THE EXERCISE — For the listing below, give the count of lines containing "scene", and no other text.

==========

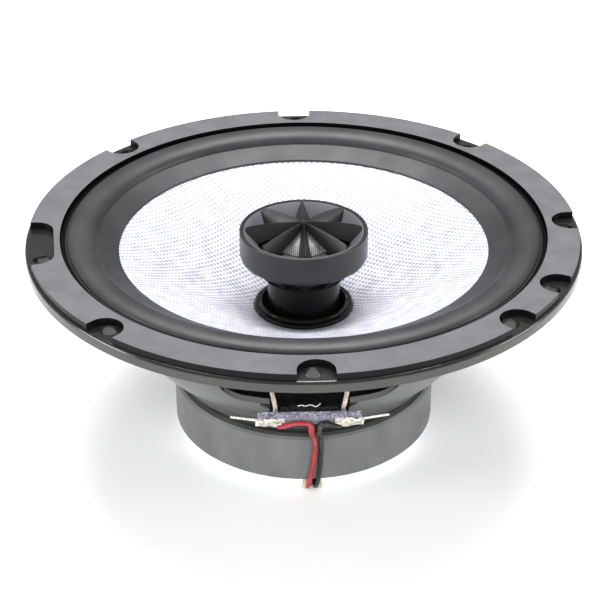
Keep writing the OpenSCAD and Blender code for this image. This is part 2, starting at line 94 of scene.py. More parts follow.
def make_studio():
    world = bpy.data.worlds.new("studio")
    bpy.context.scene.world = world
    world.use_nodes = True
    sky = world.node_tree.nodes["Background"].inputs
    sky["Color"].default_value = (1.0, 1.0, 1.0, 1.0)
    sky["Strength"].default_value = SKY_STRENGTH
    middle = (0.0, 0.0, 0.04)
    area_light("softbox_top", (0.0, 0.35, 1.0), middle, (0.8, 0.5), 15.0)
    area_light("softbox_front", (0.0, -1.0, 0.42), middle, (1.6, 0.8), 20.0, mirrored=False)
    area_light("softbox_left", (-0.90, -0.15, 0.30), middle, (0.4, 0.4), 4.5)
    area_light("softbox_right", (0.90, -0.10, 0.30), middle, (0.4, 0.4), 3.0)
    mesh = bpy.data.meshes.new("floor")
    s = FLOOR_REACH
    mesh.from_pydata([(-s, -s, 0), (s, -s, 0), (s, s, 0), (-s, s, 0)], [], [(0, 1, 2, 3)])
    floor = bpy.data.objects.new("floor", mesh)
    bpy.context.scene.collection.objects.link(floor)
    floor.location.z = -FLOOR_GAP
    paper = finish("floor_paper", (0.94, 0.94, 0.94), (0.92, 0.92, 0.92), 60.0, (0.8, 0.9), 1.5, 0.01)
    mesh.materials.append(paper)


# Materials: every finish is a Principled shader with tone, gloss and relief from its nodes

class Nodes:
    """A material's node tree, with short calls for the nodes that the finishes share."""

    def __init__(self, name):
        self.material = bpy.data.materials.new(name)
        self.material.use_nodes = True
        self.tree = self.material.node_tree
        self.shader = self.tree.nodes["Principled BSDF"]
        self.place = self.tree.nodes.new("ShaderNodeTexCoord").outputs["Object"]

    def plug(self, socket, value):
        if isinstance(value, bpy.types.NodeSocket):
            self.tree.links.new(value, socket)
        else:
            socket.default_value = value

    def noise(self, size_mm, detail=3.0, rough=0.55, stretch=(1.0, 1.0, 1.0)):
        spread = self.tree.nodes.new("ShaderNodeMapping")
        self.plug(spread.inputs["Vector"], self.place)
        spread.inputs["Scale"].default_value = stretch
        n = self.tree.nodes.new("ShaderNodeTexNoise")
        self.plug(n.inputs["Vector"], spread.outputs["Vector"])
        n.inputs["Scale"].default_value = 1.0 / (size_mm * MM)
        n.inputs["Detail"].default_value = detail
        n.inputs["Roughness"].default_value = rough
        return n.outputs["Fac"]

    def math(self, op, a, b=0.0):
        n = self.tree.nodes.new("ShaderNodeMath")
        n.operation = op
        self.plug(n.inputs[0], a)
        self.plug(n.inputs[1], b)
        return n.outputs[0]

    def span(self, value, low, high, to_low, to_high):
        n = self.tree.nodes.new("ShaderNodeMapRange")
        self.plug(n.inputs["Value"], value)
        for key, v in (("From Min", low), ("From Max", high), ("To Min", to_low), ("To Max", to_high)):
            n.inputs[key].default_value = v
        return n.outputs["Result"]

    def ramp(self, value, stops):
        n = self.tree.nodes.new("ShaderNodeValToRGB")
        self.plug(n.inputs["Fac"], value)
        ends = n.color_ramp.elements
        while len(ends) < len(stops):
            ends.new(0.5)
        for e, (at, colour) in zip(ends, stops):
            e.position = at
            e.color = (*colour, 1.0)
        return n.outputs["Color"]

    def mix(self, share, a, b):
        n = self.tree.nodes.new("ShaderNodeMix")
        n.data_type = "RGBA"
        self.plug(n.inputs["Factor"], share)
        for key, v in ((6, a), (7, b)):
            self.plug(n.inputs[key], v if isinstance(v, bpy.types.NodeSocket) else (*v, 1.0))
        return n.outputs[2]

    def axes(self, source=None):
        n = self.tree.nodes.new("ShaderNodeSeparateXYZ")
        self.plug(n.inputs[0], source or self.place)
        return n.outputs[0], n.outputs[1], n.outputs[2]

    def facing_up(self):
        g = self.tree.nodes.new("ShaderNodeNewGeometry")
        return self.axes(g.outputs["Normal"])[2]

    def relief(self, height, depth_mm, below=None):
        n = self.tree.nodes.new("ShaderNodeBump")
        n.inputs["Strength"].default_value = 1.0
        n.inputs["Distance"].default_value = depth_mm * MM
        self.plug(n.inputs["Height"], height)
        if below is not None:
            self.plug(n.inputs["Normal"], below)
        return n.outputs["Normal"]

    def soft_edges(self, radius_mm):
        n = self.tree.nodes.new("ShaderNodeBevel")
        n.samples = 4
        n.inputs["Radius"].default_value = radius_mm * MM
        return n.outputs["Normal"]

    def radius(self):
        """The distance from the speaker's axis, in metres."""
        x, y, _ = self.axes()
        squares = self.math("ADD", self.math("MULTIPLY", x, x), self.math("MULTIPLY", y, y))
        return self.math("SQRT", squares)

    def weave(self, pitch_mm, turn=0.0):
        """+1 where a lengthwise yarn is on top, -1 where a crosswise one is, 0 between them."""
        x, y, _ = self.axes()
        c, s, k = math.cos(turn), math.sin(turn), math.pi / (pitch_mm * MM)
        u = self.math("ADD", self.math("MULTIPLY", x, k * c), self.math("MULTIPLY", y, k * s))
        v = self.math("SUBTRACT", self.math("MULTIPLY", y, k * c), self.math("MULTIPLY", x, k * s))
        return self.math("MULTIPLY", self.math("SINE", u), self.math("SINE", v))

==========

FINISHED ANSWER — 3